Simone Leigh

Simone Leigh discusses her two new exhibitions in Kentucky and New York

View of “Simone Leigh,” 2015, Kentucky Museum of Art and Craft, Kentucky.

Simone Leigh’s solo exhibition “Crop Rotation” is on view at the Kentucky Museum of Art and Craft in Louisville from February 6 through April 5, 2015, and a show titled “Moulting” is on view at Tilton Gallery in New York from March 3 through April 18, 2015. Here, Leigh discusses some of the sources that have inspired her recent work.

WHILE I WAS IN COLLEGE, cicadas emerged from a seventeen-year cycle to mate. It felt biblical. It was as if it had been written somewhere that in seventeen years now would be the time. I’ll never forget the deafening sound—it was like a freight train. So many years later, this moulting, a destiny to change and adapt, seems the perfect metaphor to describe my involvement with sculpture as an ongoing exploration of black female subjectivity. I am charting a history of change and adaptation through objects and gesture and the unstoppable forward movement of black women.

Last year I created an installation inside a black woman’s home.
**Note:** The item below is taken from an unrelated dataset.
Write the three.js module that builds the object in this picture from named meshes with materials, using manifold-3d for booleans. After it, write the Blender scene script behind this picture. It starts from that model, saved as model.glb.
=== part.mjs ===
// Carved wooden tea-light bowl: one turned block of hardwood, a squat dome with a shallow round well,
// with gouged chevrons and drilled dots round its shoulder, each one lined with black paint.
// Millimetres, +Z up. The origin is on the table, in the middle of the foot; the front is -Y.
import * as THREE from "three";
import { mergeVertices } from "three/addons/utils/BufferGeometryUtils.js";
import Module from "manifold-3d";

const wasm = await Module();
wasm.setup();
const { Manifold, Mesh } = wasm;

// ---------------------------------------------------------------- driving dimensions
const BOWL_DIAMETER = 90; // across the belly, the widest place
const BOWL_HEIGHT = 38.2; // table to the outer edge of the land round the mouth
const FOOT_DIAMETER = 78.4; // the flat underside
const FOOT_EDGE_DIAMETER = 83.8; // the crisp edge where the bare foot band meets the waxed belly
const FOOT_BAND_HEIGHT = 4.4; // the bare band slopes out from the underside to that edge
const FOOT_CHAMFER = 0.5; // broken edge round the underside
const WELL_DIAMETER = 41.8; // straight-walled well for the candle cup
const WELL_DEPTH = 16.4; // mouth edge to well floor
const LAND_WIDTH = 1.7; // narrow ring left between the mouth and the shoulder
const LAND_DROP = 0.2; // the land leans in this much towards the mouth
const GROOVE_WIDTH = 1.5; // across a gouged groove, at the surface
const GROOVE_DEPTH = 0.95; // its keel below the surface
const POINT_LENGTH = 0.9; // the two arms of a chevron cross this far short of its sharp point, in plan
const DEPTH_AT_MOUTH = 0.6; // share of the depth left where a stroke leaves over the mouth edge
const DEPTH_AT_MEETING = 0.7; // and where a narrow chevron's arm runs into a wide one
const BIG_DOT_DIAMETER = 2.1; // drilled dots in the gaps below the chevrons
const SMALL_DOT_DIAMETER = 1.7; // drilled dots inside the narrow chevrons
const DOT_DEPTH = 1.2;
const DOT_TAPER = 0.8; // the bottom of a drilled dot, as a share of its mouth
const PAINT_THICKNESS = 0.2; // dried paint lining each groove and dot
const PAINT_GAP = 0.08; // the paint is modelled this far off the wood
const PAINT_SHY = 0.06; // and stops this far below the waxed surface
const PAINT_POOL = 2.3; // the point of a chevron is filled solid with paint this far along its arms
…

The house was in Brooklyn, and the woman’s name was Josephine English; she had been the first woman to open a private gynecological practice in New York State, in 1958. She also founded the Paul Robeson Theater in Brooklyn. I established my project, the Free People’s Medical Clinic, at her house. I looked around the neighborhood and found a mansion owned by a secret society of black nurses, the United Order of Tents, who have gathered since the time of the Underground Railroad to perform good works and take care of the sick. From this Order, a master herbalist named Karen Rose gave lectures about self-knowledge, Julia Bennet ministered to over one hundred visitors who received acupuncture and her sage advice, and Aimee Meredith Cox–a former Alvin Ailey dancer and anthropologist–taught black folk dance. With this project I spent over a year focused on legacies of black self-determination in Brooklyn. It was so humbling. When I describe my reality, it sounds like someone’s essentialist fantasy—but I really was surrounded by Super Blackwomen. On the last day, I was taken by surprise when two doctors who had worked in an original clinic run by the Black Panther Party in Brownsville, Brooklyn, appeared. These two doctors told me that Panthers had been so embattled in conflict with the police that their clinic was covered with sandbags, like a bunker.
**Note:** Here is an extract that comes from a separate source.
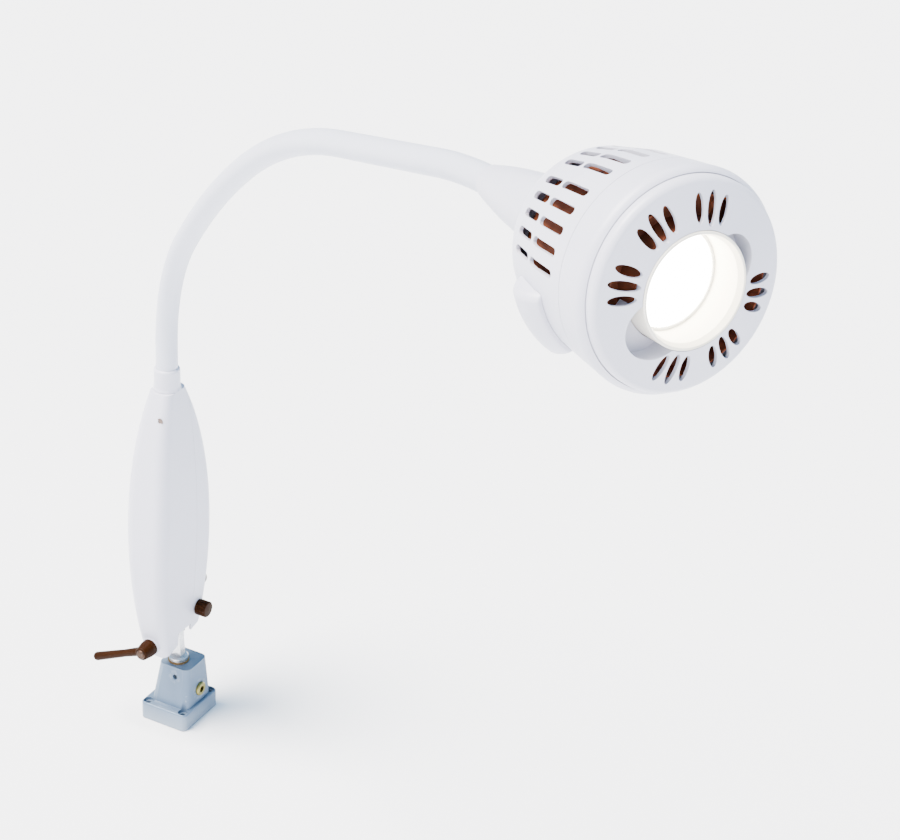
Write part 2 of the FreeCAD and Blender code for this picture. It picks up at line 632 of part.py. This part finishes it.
def front_ring():
    blank = turned([
        ("ring_bore", "-14"), ("ring_bore + 2", "-14"), ("ring_bore + 2", "4.2"), ("rim_radius - 5", "-1.6"),
        ("rim_radius - skin", "-3.4"), ("rim_radius - skin", "-7.5"), ("rim_radius", "-7.5"),
        ("rim_radius", "-3"), ("rim_radius - 4", "0.9", "4.4"), ("ring_bore", "7.3")])
    floor = size("recess_floor")
    under_face = turned([("ring_bore + 1", "-15"), ("rim_radius - 4", "-15"), ("rim_radius - 4", "0.8"),
                         ("ring_bore + 1", "6.9")])
    trays = common(recess_lobes(size("recess_wall"), -floor - size("recess_wall"), 20), under_face)
    pocketed = cut(fuse(blank, trays), recess_lobes(0, -floor, 20))
    slotted = cut(pocketed, face_slots())
    slotted.Refine = False
    node("front_ring", slotted, HEAD)


def front_drum():
    node("front_drum", turned([
        ("rear_radius - skin", "-drum_back"), ("rear_radius", "-drum_back"), ("drum_radius", "-12"),
        ("drum_radius - 3.4", "-6", "6.5"), ("drum_radius - 3.4", "-7.9"), ("rim_radius - 8", "-7.9"),
        ("rim_radius - 8", "-10.4"), ("drum_radius - 5.2", "-10.4"), ("drum_radius - skin - 0.2", "-13")]), HEAD)
    screws = []
    for i in range(4):
        angle = math.radians(45 + 90 * i + 10)
        screw = turned([("0", "-13"), ("3", "-13"), ("3", "-10.8"), ("1.5", "-10.5"), ("1.5", "-8"), ("0", "-8")])
        screw.Placement = Placement(Vector(58.5 * math.cos(angle), 58.5 * math.sin(angle), 0), Rotation())
        screws.append(screw)
    node("ring_screws", group(*screws), HEAD)


def rear_profile(skin_inset):
    """The rear housing's outside, from the seam to the back hub, smaller by an inset."""
    t = skin_inset
    return [(f"rear_radius - {t}", "-drum_back - seam_gap"), (f"waist_radius - {t}", "-waist_level"),
            (f"corner_radius - {t}", "-corner_level"),
            (f"back_radius - {t} * 0.6", f"-head_back + {t} * 0.9", "-30")]


def rear_outline():
    """The outside again, from the back hub forward to the seam."""
    seam, waist, shoulder, back = rear_profile("0")
    return [(*back[:2], "22"), (*shoulder, "30"), waist, seam]


def rear_housing():
    blank = turned([("hub_bore", "-head_back - 2"), ("back_radius - 9", "-head_back - 2")] + rear_outline()
                   + [("rear_radius - skin", "-drum_back - seam_gap"), ("rear_radius - skin - 0.2", "-27"),
                      ("rear_radius - 2 * skin", "-27"), ("rear_radius - 2 * skin", "-34")]
                   + rear_profile("skin")[1:] + [("hub_bore", "-head_back + skin * 0.9")])
    vents = []
    for bank in range(3):
        for step in range(-2, 3):
            angle = size("bank_angle") + size("bank_pitch") * bank + size("vent_pitch") * step
            vents.append(vent_bar(angle, size("vent_front"), size("vent_split"), size("vent_width")))
            vents.append(vent_bar(angle, size("vent_split + vent_bar"), size("vent_rear"), size("vent_width")))
    node("rear_housing", cut(blank, shaped(Part.makeCompound(vents))), HEAD)


def head_handle():
    """A low curved grip on the lower left of the rear housing, deepest in the middle."""
    start, sweep, root = size("handle_start"), size("handle_sweep"), 50
    heel = Vector(size("handle_heel"), 0, -size("handle_back"))
    crest = Vector(size("handle_reach"), 0, -size("handle_crest"))
    lip = Vector(size("handle_lip"), 0, -size("handle_front"))
    foot, brow = Vector(root, 0, heel.z), Vector(root, 0, lip.z)
    edges = [Part.makeLine(foot, heel), Part.Arc(heel, crest, lip).toShape(), Part.makeLine(lip, brow),
             Part.makeLine(brow, foot)]
    grip = Part.Face(Part.Wire(edges)).revolve(Vector(0, 0, 0), UP, sweep)
    grip.rotate(Vector(0, 0, 0), UP, start)
    ends = [e for e in grip.Edges if abs(e.Vertexes[0].Z - e.Vertexes[-1].Z) > 20
            and all(math.hypot(v.X, v.Y) > root + 1 for v in e.Vertexes)]
    grip = grip.makeFillet(5, ends)
    front_rim = [e for e in grip.Edges if all(abs(v.Z - lip.z) < 0.01 for v in e.Vertexes)
                 and math.hypot(e.CenterOfMass.x, e.CenterOfMass.y) > root + 8]
    grip = grip.makeFillet(2, front_rim)
    clear = [(f"{p[0]} + 0.1", *p[1:]) for p in rear_outline()]
    envelope = turned([("0", "-head_back - 3"), ("back_radius - 9", "-head_back - 2.2")] + clear
                      + [("0", "-drum_back")])
    node("head_handle", cut(shaped(grip), envelope), HEAD)
    screws = []
    for share in (0.3, 0.7):
        screw = turned([("0", "0"), ("3", "0"), ("3", "1.8"), ("1.5", "2.2"), ("1.5", "12"), ("0", "12")])
        a = math.radians(start + share * sweep)
        direction = Vector(math.cos(a), math.sin(a), 0)
        screw.Placement = Placement(direction * 55.9 + Vector(0, 0, -72), Rotation(UP, direction))
        screws.append(screw)
    node("handle_screws", group(*screws), HEAD)


def lens_group():
    node("lens_barrel", turned([
        ("seat_radius", "-lens_level - 3"), ("barrel_outer", "-lens_level - 3"), ("barrel_outer", "7.1"),
        ("barrel_outer - 0.6", "7.9", "0.7"), ("aperture_radius", "7.9"), ("lens_radius + 0.1", "4"),
        ("lens_radius + 0.1", "-lens_level"), ("seat_radius", "-lens_level")]), HEAD)
    node("lens", turned([("0", "-lens_level"), ("lens_radius", "-lens_level"), ("lens_radius", "-lens_level + 3"),
                         ("2", "-lens_level + 9", "90"), ("0", "-lens_level + 9")]), HEAD)
    node("lens_retaining_ring", turned([
        ("lens_radius - 1.8", "-lens_level + 4.1"), ("lens_radius", "-lens_level + 4.1"),
        ("lens_radius", "-lens_level + 5.7"), ("lens_radius - 1.8", "-lens_level + 5.7")]), HEAD)
    node("heat_filter", tube("28.5", "0", "-lens_level - 6.4", "-lens_level - 3.4"), HEAD)
    node("filter_carrier", turned([
        ("26.5", "-lens_level - 8.2"), ("barrel_outer - 0.4", "-lens_level - 8.2"),
        ("barrel_outer - 0.4", "-lens_level - 3.1"), ("28.6", "-lens_level - 3.1"),
        ("28.6", "-lens_level - 6.5"), ("26.5", "-lens_level - 6.5")]), HEAD)


def heat_shield():
    """A thin can round the bulb whose front end is an annular trough behind the face slots."""
    can = turned([
        ("12", "-98"), ("41", "-98"), ("50", "-89", "9"), ("54.5", "-40"), ("54.5", "-0.6"), ("53.7", "-0.6"),
        ("53.7", "-trough_level"), ("collar_radius + 0.8", "-trough_level"), ("collar_radius + 0.8", "3"),
        ("collar_radius", "3"), ("collar_radius", "-trough_level - 0.8"), ("53.7", "-trough_level - 0.8"),
        ("53.7", "-40"), ("49.2", "-88.8"), ("41", "-97.2", "-8.2"), ("12", "-97.2")])
    level, clearance = size("trough_level"), size("recess_wall") + 0.5
    air_slots = [leaf_bar(30 * i, 46.5, 10, 4, -level - 2, -level + 1) for i in range(12)]
    node("heat_shield", cut(can, shaped(Part.makeCompound(air_slots)),
                            recess_lobes(clearance, -size("recess_floor") - clearance, 20)), HEAD)


def lamp_parts():
    node("reflector", turned([
        ("8", "-76"), ("9.2", "-76"), ("9.2", "-70"), ("29", "-38", "-60"), ("31", "-38"), ("31", "-36.8"),
        ("28", "-36.8"), ("8", "-69.6", "58.8")]), HEAD)
    capsule = turned([("0", "-74"), ("4.8", "-74"), ("5.2", "-70"), ("5.2", "-56"), ("0", "-50.8", "5.2")])
    pins = [rod("0.6", "9", facing(x, 0, -83, (0, 0, 1))) for x in (-2.6, 2.6)]
    node("halogen_bulb", fuse(capsule, *pins), HEAD)
    sockets = [rod("0.6", "9", facing(x, 0, -83, (0, 0, 1))) for x in (-2.6, 2.6)]
    body = padded("XY_Plane", rounded_rectangle("18", "12", "2"), "14", "-90.5")
    node("lamp_socket", cut(body, *sockets), HEAD)
    bracket = padded("XY_Plane", rounded_rectangle("72", "20", "6"), "1.6", "-92.2",
                     holes=[("-24", "0", "1.8"), ("24", "0", "1.8")])
    clips = [box((f"{s} * 31 - 0.8", "-8", "-92.2"), (f"{s} * 31 + 0.8", "8", "-38.1")) for s in ("-1", "1")]
    feet = [box((x0, "-8", "-39.4"), (x1, "8", "-38.1")) for x0, x1 in (("-31.5", "-29.4"), ("29.4", "31.5"))]
    node("socket_bracket", fuse(bracket, *clips, *feet), HEAD)
    screws = []
    for x in (-24, 24):
        screw = turned([("0", "-97.1"), ("1.7", "-97.1"), ("1.7", "-90.4"), ("3.2", "-90.4"),
                        ("2.4", "-88.8", "1.8"), ("0", "-88.8")])
        screw.Placement = Placement(Vector(x, 0, 0), Rotation())
        screws.append(screw)
    node("bracket_screws", group(*screws), HEAD)


def neck():
    node("neck_boot", turned([
        ("hub_bore", "-head_back - 2.2"), ("boot_radius", "-head_back - 2.2"),
        ("sleeve_outer + 1.6", "-boot_end", "-boot_curve"), ("sleeve_outer + 0.3", "-boot_end"),
        ("sleeve_outer + 0.3", "-boot_end + 8"), ("boot_radius - 3", "-head_back - 6", "boot_curve"),
        ("hub_bore", "-head_back - 6")]), HEAD)
    node("swivel_bush", turned([
        ("spindle_radius + running_gap", "-head_back - 12"), ("17", "-head_back - 12"),
        ("17", "-head_back - 6.2"), ("hub_bore - 0.2", "-head_back - 6.2"), ("hub_bore - 0.2", "-head_back"),
        ("spindle_radius + running_gap", "-head_back")]), HEAD)
    node("neck_spindle", turned([
        ("hose_inner", "-head_offset - spindle_insert"), ("hose_outer", "-head_offset - spindle_insert"),
        ("hose_outer", "-head_offset + 0.3"),
        ("sleeve_outer", "-head_offset + 0.3"), ("sleeve_outer", "-head_offset + 3"),
        ("spindle_radius", "-head_offset + 5"), ("spindle_radius", "-105"), ("hose_inner", "-105")]), HEAD)
    nut = tube("12", "spindle_radius", "-head_back + 0.05", "-head_back + 6")
    flats = [box(("10.4", "-20", "-120"), ("30", "20", "-100")), box(("-30", "-20", "-120"), ("-10.4", "20", "-100"))]
    node("spindle_nut", cut(nut, *flats), HEAD)


# ---------------------------------------------------------------- build, check and write

for make in (base_block, base_fittings, swivel_post, tilt_joint, housing_shells, housing_fasteners,
             electrical_parts, arm_socket, clamp_lever, switch_knob, gooseneck, front_ring, front_drum,
             rear_housing, head_handle, lens_group, heat_shield, lamp_parts, neck):
    make()
doc.recompute()

faults = [f"{o.Label}: {o.State}" for o in doc.Objects if "Invalid" in o.State or "Error" in o.State]
for label, piece in NODES.items():
    if piece.Shape.isNull() or not piece.Shape.isValid() or not piece.Shape.Solids:
        faults.append(f"{label}: bad shape")
if faults:
    raise RuntimeError("; ".join(faults))

os.makedirs("parts", exist_ok=True)
for label, piece in NODES.items():
    piece.Shape.exportStep(f"parts/{label}.step")
    print(f"{label}: {len(piece.Shape.Solids)} solid(s), {piece.Shape.Volume / 1000:.2f} cm3")
print(len(NODES), "nodes")
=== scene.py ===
import json
import math
import bmesh
import bpy
from mathutils import Matrix, Vector


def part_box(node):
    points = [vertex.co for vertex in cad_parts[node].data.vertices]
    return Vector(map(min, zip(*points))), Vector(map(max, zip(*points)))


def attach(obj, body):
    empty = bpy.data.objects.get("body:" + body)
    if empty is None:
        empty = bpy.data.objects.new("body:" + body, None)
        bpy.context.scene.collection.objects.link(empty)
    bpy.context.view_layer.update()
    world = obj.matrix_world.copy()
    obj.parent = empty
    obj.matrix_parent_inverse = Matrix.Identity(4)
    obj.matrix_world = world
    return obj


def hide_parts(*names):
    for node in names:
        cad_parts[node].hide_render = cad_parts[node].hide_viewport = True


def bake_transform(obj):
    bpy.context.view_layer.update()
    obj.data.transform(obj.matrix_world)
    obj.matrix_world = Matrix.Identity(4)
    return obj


# Examination lamp: finishes for the CAD nodes, the gooseneck's smooth sleeve, and the studio. Metres.

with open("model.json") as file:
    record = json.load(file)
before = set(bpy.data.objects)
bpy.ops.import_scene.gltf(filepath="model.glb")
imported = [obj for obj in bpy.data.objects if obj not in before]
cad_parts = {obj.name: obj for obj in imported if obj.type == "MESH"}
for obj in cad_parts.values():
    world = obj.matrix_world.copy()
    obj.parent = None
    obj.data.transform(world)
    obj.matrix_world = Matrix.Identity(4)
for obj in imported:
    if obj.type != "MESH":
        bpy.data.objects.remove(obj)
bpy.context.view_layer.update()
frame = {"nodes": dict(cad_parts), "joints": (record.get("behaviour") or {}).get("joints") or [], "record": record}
NODES = frame["nodes"]
JOINTS = {joint["name"]: joint for joint in frame["joints"]}
MM = 0.001


# ---------------------------------------------------------------- materials

# lamp colours, as reflected shares of red, green and blue light
WHITE = (0.58, 0.58, 0.66)
SLEEVE_WHITE = (0.56, 0.58, 0.66)
UMBER = (0.020, 0.0055, 0.0004)
CAST_SILVER = (0.11, 0.165, 0.24)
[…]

When the clinic closed, I came back to my studio and returned to a body of work that I had started in Atlanta, using an odd restaurant called Mammy’s Cupboard as a point of departure. This metaphorical black woman’s cupboard is a large skirt where you can enter to eat pancakes. Formally, the spectacle of architecture meant to signify the inhabitation of a black woman’s body is stunning. But using the apparatus of its white ball-gown-shaped skirt to cover this embodiment aligns it with many social and political histories. I think immediately of sexual assault but also of “sweating the rice,” as Zora Neale Hurston described a Jamaican folk ritual that can cast a spell and make someone fall in love with you.
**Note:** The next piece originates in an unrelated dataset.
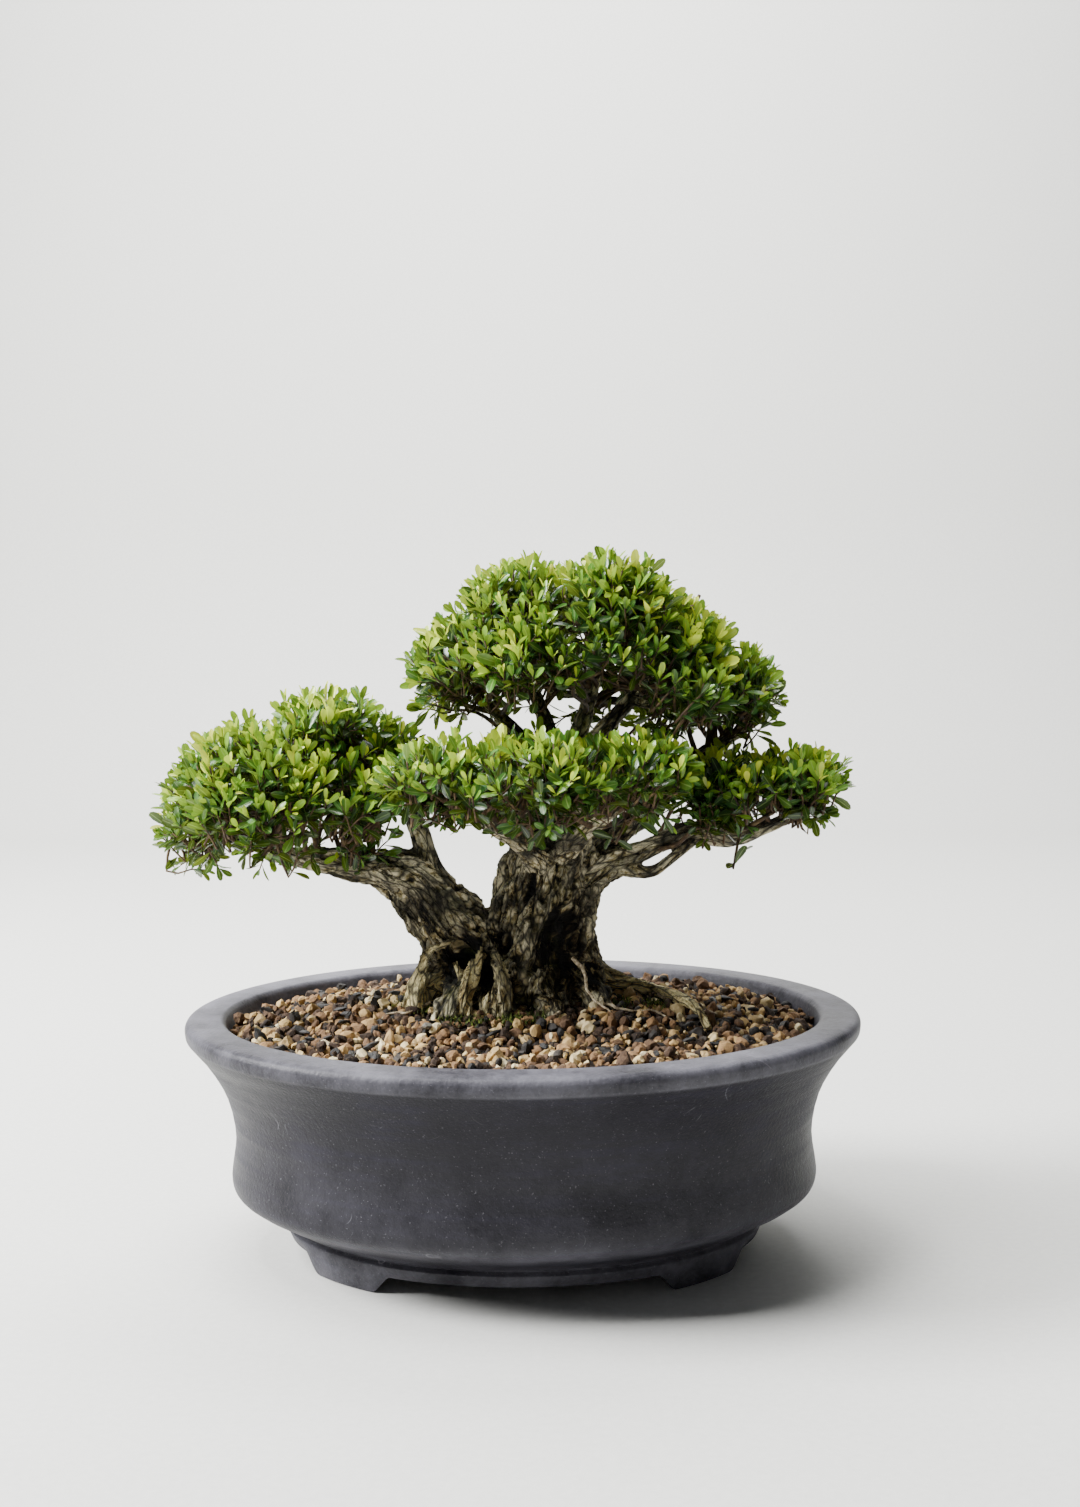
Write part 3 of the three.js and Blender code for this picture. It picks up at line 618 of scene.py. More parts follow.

I’ve also started making jugs with Lizella clay, one of which will be in my show at Tilton Gallery. I’ve been told that African-American face jugs are made to look ugly to ward off evil spirits. Using the ugly, sometimes literally taking on the garment of your oppressors, is a device used often in the global south. In Namibia, some members of the Herero Genocide committee showed me how to get properly Herero dressed: The garment I tried on had four petticoats. These dresses are understood to be adaptations of missionaries’ costumes. This kind of mimicry can be misunderstood as a desire for the other, an assimilationist gesture. But I see it as a strategy of self-definition—a radical black practice of using what is at hand, as well as a kind of camouflage, which is self-defense. In Haiti, during Karnaval, Chaloskas wear a barred teeth mask and the costume of Charles Oscar Etienne, a police chief who killed many political prisoners in one night in a remarkable feat of police brutality. This reenactment of evil is also a purging.

For my recent installation, Crop Rotation, I worked with local materials and found objects to push through some of these ideas. I attached tobacco hands to a hoop skirt shaped like a cotillion ball gown, and I also incorporated a window removed from my father’s church. This window, its fleur-de-lis and the colored light it casts down, was one of my earliest experiences with art. I imagine it to be a kind of bottle tree, with its borrowed symbolism and illusion of shelter and protection against evil through colored light. I wonder what offers you more protection: a skirt of bananas, or an architecture that functions as a symbol of your own demise.